I also find a check valve to be needed in case of a power outage, the sand is not sucked back toward the pump and lodged in that pipe.








just in case of a pump surge, I use filter socks on the outflow, this captures and errant sand.


----------



## KaiserSousay (Nov 2, 2008)

Hey DuaneS..where did you get the clear tube??? Looks large, 3-4"??
Have to assume you are tapping into main sump pump for water source.
Your bbl. sump looks"plumbing intensive"  
Cool idea, never thought of using a bbl. :thumb:


----------



## duaneS (Aug 31, 2006)

It was very easy to build, and not terribly expensive (less than $80) for its size. I bought 8"diameter clear PVC from a local pipe distributor, at around $12 per ft. about 10 years ago. Used an 8" PVC cap, valves and smaller PVC from a chain hardware store. The plans came from the magazine FAMA, sorry can't recall the issue, and were slightly modified. 
The main pump is a Mag drive 2400 and is located in the barrel and feeds 4 tanks (2 X 100, a 60 and a 40 gal). 
You could probably use white PVC for the column and look down from the top to see if it was working, but I thought the extra expense was worth piece of mind.


----------



## Jakemonaghan90 (Nov 30, 2008)

A store in my area sells clear tubing like that by the foot. Ill certainly invest in that, I feel that it will be well worth the money .

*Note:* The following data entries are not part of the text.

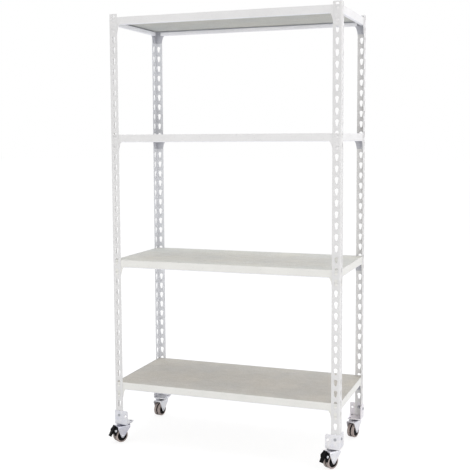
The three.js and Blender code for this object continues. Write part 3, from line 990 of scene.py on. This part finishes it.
def board_mesh(width, depth, thickness):
    outline = rounded(rectangle(-width / 2, -depth / 2, width / 2, depth / 2), BOARD_ROUND)
    return plate(outline, (), thickness, SOFT_EASE)


def mark_inside(web, place):
    """Marks the faces of a beam that look into the unit, which the paint darkens as painted shade."""
    inward = place.to_3x3() @ Y_AXIS
    layer = web.data.attributes.new(INSIDE, "FLOAT", "FACE")
    for face in web.data.polygons:
        layer.data[face.index].value = float(face.normal.dot(inward) > FACING)


def add_beam(number, side, meshes, place):
    node = f"shelf_{number}_beam_{side}"
    # Lower beams take a lighter, warmer tone: painted light.
    paint = PAINT["low_beam" if number >= FIRST_LOW_SHELF else "beam"]
    web = make(f"{node}_pressed", meshes["web"], place, paint, "frame", (node,))
    mark_inside(web, place)
    # The lip's lighter tone is painted light; the ledge's darker tone, darker still on the left, is painted
    # shade in the gap under the board.
    make(f"{node}_lip", meshes["lip"], place, PAINT["lip"], "frame")
    paint = PAINT.get(f"{side}_ledge", PAINT["ledge"])
    make(f"{node}_ledge", meshes["ledge"], place, paint, "frame")


def add_board(number):
    node = f"shelf_{number}_board"
    a, b = low(node), high(node)
    mesh = board_mesh(b.x - a.x, b.y - a.y, b.z - a.z)
    place = Matrix.Translation((a + b) / 2)
    # The board's tone is painted light and shade.
    make(f"{node}_faced", mesh, place, BOARDS[number], "frame", (node,))


def add_shelves():
    long_beam, short_beam = beam_meshes(WIDTH), beam_meshes(DEPTH)
    middle = (low("post_front_left") + high("post_rear_right")) / 2
    sides = (
        ("front", long_beam, 0, DEPTH),
        ("right", short_beam, 90, WIDTH),
        ("back", long_beam, 180, DEPTH),
        ("left", short_beam, 270, WIDTH),
    )
    for number in range(1, SHELF_COUNT + 1):
        for side, meshes, angle, across in sides:
            top = high(f"shelf_{number}_beam_{side}").z
            outward = shift(0, POST_SHEET + GAP - across / 2, 0)
            add_beam(number, side, meshes, shift(middle.x, middle.y, top) @ turn(angle, "Z") @ outward)
        add_board(number)


# Corner brackets

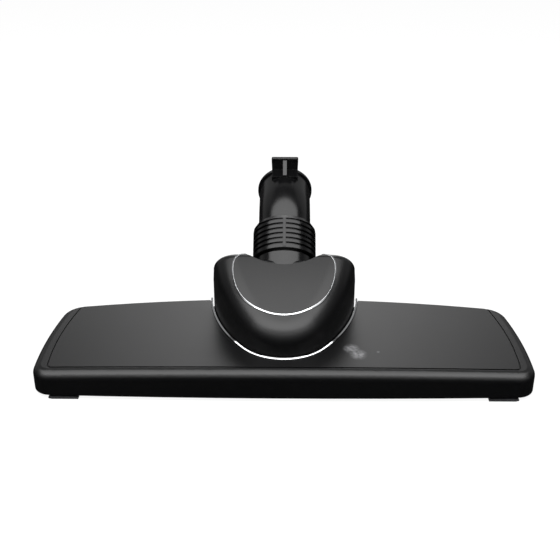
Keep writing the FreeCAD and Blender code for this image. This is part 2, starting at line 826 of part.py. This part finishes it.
def make_hook(end):
    """Parking hook: a pad on the tube, an upright plate at its end and a gusset."""
    half = size("hook_width") / 2
    plate, length = size("hook_plate"), size("hook_pad_length")
    top = tube_radius() + 1.0
    crest = top + size("hook_rise")
    pad = box(-half, half, -plate - length, 0, tube_radius() - 6, top)
    wide = half + 0.4
    upright = polyline([
        (-half, -plate, top - 2), (half, -plate, top - 2), (wide, -plate, crest), (-wide, -plate, crest)])
    upright = upright.extrude(Y * plate)
    upright = upright.makeFillet(1.2, [
        e for e in upright.Edges if abs(e.CenterOfMass.x) > half and abs(e.CenterOfMass.z - crest) < 0.1])
    rib = polyline([
        (-1.5, -plate, top - 1), (-1.5, 1 - plate - length, top - 1), (-1.5, 1 - plate - length, top + 0.8),
        (-1.5, -plate, crest - 1.4)]).extrude(X * 3)
    notch = box(-1.5, 1.5, -plate - length - 1, 1 - plate - length, tube_radius() - 0.8, top + 1)
    solid = pad.fuse([upright, rib]).cut(notch)
    solid = solid.cut(Part.makeCylinder(tube_radius() - 1, 60, Vector(0, -40, 0), Y))
    solid.Placement = Placement(end, Rotation(X, 90 - size("tube_bend")))
    return solid


def crosswise(x, y, z):
    """Placement of a piece made round its own Z that runs across the head."""
    return Placement(Vector(x, y - size("centre_depth"), z), Rotation(Y, 90))


def make_pivot_pin(side, label):
    inside = dim("post_inside") - 0.5
    outside = dim("post_inside") + dim("post_thickness") + dim("lug_gap") + dim("lug_thickness")
    r, end = dim("pin_radius"), dim("pin_bevel")
    start = inside.value if side > 0 else -outside.value
    reach = outside - inside
    place = crosswise(start, size("pivot_depth"), size("pivot_height"))
    return revolved(label, [
        (0, 0), (r - end, 0), (r, end), (r, reach - end), (r - end, reach), (0, reach)], place)


def make_wheel(side, label):
    """A roller with a raised hub and rim, and bevelled tread edges."""
    r, half = dim("wheel_radius"), dim("wheel_width") / 2
    bore, hub, rim = dim("axle_radius") + 0.1, dim("wheel_hub"), dim("wheel_radius") - dim("wheel_rim")
    dish, edge = half - dim("wheel_dish"), dim("wheel_bevel")
    side_profile = [(r, half - edge), (r - edge, half), (rim, half), (rim, dish), (hub, dish), (hub, half)]
    place = crosswise(side * size("wheel_offset"), size("wheel_depth"), size("wheel_radius"))
    lower = [(x, -y) for x, y in reversed(side_profile)]
    return revolved(label, [(bore, -half)] + lower + side_profile + [(bore, half)], place)


def make_axle(side, label):
    half = dim("wheel_width") / 2 + 3.0
    r, end = dim("axle_radius"), dim("axle_bevel")
    place = crosswise(side * size("wheel_offset"), size("wheel_depth"), size("wheel_radius"))
    return revolved(label, [
        (0, -half), (r - end, -half), (r, end - half), (r, half - end), (r - end, half), (0, half)], place)


def glide_offset():
    """Sideways place of a foot, kept from the head's end."""
    return dim("head_half_width") - dim("glide_end")


def make_front_glide(side, label):
    """A foot under the front edge, bevelled on its outer end."""
    piece = body(label)
    drawing = sketch(piece, "XZ_Plane", "Profile", Vector(0, 0, -size("glide_depth") - size("glide_length")))
    inner = side * (glide_offset() - dim("glide_width") / 2)
    outer = side * (glide_offset() + dim("glide_width") / 2)
    foot, bevel = dim("skirt_height"), dim("glide_bevel")
    line_loop(drawing, [
        (inner, 0.0), (outer - side * bevel, 0.0), (outer, foot - 1), (outer, foot), (inner, foot)])
    pad = piece.newObject("PartDesign::Pad", "Foot")
    pad.Profile = drawing
    pad.setExpression("Length", dim("glide_length").text)
    doc.recompute()
    return piece


def make_mouth_seal():
    low, chamber, rib = size("chamber_height"), size("chamber_gap"), size("channel_wall")
    band = cutout_band(chamber, chamber + rib, low, HIGH)
    band = band.common(under_crown(size("cover_top_wall"), 0))
    return feature("mouth_seal", band.common(
        box(-FAR, FAR, 0, size("chamber_back") + rib, 0, HIGH)))


def make_stop_pad(side, label):
    rib = size("channel_wall")
    outer = size("cutout_back_half_width") - size("hood_gap")
    inner = outer - size("hood_wall") - 1
    x_low, x_high = sorted((side * inner, side * outer))
    back = size("chamber_back")
    return feature(label, box(
        x_low, x_high, back, back + rib, size("chamber_height"), size("hood_rim") - size("stop_pad_gap")))


def make_cover_screws():
    foot = size("skirt_height") + 0.1
    screws = []
    for x, y in screw_places():
        head = Part.makeCylinder(size("screw_head_radius"), size("screw_head_height"), Vector(x, y, foot))
        shank = Part.makeCylinder(size("screw_radius"), size("screw_length"), Vector(x, y, foot + 1))
        screw = head.fuse(shank)
        for turn in (0, 90):
            slit = box(-1.7, 1.7, -0.35, 0.35, -1, 0.9)
            slit.rotate(Vector(), Z, turn)
            slit.translate(Vector(x, y, foot))
            screw = screw.cut(slit)
        screws.append(screw)
    return feature("cover_screws", Part.makeCompound(screws))


def make_all():
    make_base_plate()
    make_top_cover()
    make_cover_panel()
    make_cutout_trim()
    make_mouth_seal()
    for label, solid in brush_strips(0.3, size("skirt_height") + 1.4).items():
        feature(label, solid)
    lint = dict(zip(("right_lint_strip", "left_lint_strip"), on_both_sides(
        lint_box(size("skirt_height") - 1.4, size("skirt_height") + 1.0))))
    for label, solid in lint.items():
        feature(label, solid)
    make_cover_screws()
    make_neck_hood()
    make_neck_shield()
    make_neck_trim()
    make_neck_stub()
    make_tube_washer()
    make_swivel_collar()
    make_swivel_tube()
    for side, name in ((-1, "left"), (1, "right")):
        make_pivot_pin(side, f"{name}_pivot_pin")
        make_wheel(side, f"{name}_wheel")
        make_axle(side, f"{name}_axle")
        make_front_glide(side, f"{name}_front_glide")
        make_stop_pad(side, f"{name}_stop_pad")


def check_and_write():
    doc.recompute()
    for thing in doc.Objects:
        bad = [s for s in thing.State if s in ("Invalid", "Error")]
        if bad:
            raise RuntimeError(f"{thing.Label} is {bad}")
    os.makedirs("parts", exist_ok=True)
    for thing in doc.Objects:
        if thing.TypeId not in ("PartDesign::Body", "Part::Feature"):
            continue
        shape = thing.Shape
        if shape.isNull() or not shape.isValid() or not shape.Solids:
            raise RuntimeError(f"{thing.Label} has no sound solid")
        shape.exportStep(f"parts/{thing.Label}.step")
        print(thing.Label, len(shape.Solids), round(shape.Volume))


make_all()
check_and_write()
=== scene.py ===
import json
from math import cos, pi, radians

import bmesh
import bpy
from mathutils import Matrix, Vector

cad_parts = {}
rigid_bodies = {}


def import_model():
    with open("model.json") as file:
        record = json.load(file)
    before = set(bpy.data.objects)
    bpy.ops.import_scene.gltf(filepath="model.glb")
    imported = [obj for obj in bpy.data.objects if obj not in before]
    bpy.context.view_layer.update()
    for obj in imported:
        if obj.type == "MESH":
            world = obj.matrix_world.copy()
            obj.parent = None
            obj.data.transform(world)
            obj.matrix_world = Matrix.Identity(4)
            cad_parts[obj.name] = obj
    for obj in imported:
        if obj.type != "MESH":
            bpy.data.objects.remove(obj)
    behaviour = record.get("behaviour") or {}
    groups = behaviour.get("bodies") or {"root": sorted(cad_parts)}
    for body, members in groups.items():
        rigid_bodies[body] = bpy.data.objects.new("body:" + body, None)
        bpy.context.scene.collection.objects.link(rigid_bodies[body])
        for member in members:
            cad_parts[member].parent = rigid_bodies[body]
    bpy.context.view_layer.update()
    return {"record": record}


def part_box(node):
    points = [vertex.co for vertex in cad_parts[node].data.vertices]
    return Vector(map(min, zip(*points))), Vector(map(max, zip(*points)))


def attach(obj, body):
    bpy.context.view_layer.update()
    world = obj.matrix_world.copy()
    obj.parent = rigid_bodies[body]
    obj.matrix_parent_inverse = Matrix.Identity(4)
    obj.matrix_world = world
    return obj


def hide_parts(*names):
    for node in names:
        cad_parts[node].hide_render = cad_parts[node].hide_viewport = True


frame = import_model()
scene = bpy.context.scene

# Everything is in metres. The camera stands in front of the head and looks down on it.
PHOTO_SIDE = 560
CAMERA_PLACE = (0.0035, -0.6335, 0.3903)
CAMERA_PITCH = 28.05
CAMERA_YAW = 0.6
FOCAL_PIXELS = 954
SENSOR = 36.0


def make_camera():
    data = bpy.data.cameras.new("camera")
    data.sensor_width = SENSOR
    data.lens = SENSOR * FOCAL_PIXELS / PHOTO_SIDE
    data.clip_start = 0.05
    camera = bpy.data.objects.new("camera", data)
    turn = Matrix.Rotation(radians(CAMERA_YAW), 4, "Z")
    tip = Matrix.Rotation(radians(90 - CAMERA_PITCH), 4, "X")
    camera.matrix_world = Matrix.Translation(CAMERA_PLACE) @ turn @ tip
    scene.collection.objects.link(camera)
    scene.camera = camera


make_camera()


def linear(hex_colour):
    """An sRGB hex colour as the linear colour that a shader takes."""
    parts = [int(hex_colour[i:i + 2], 16) / 255 for i in (1, 3, 5)]
    return tuple(c / 12.92 if c <= 0.04045 else ((c + 0.055) / 1.055) ** 2.4 for c in parts) + (1.0,)


def add(tree, kind, links=(), **settings):
    """Adds a node: settings name its properties or its input sockets, links feed its inputs."""
    node = tree.nodes.new(kind)
    for name, value in settings.items():
        if hasattr(node, name):
            setattr(node, name, value)
        else:
            node.inputs[name.replace("_", " ")].default_value = value
    for source, target in links:
        tree.links.new(source, node.inputs[target])
    return node


def material(name, colour, roughness, **surface):
    """A material with its Principled shader, ready for the nodes of its pattern."""
    skin = bpy.data.materials.new(name)
    skin.use_nodes = True
    shader = skin.node_tree.nodes["Principled BSDF"]
    shader.inputs["Base Color"].default_value = linear(colour)
    shader.inputs["Roughness"].default_value = roughness
    for socket, value in surface.items():
        shader.inputs[socket.replace("_", " ")].default_value = value
    return skin, skin.node_tree, shader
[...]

My plans are much more simple than that...


----------



## duaneS (Aug 31, 2006)

One warning, if you use PVC parts, make sure the clear tube is also truly clear PVC, if not, the PVC glue won't bond.


----------



## Jakemonaghan90 (Nov 30, 2008)

Thanks for the heads up. Another Question...

I see that you use a mag pump. I also plan on using a mag, more specifically a mag 7. Are you familiar with the sponge filters on them?

I ask because I plan on having just sponge filtration and the fbf. I was thinking that i might just run the water from the tank, to a plastic stoarge tub. From there, the mag7 will be submerged, and direct the water into the fbf. I was thinking of setting something up similar to

http://cichlid-forum.com/phpBB/viewtopi ... sible+pump

However, i see that the mag 7 has a sponge prefilter. Would this be sufficient for me to not need more mechanical filtration?

Thanks


----------



## duaneS (Aug 31, 2006)

I do not use the Mag sponge filters attached to the pump in my tanks because I'd need to clean them almost daily. If I don't rinse them daily, the flow is reduced and the FIB flow is compromised/ becomes too weak to keep the sand fluidized.
I do throw the sponges in the sump under the water flow to aid in biological filtration though.


----------



## KaiserSousay (Nov 2, 2008)

Just curious, what type( large grained, fine grained)sand would one use. Just washed,seived out some sand and have some very fine grained sand left over.
Thanx


----------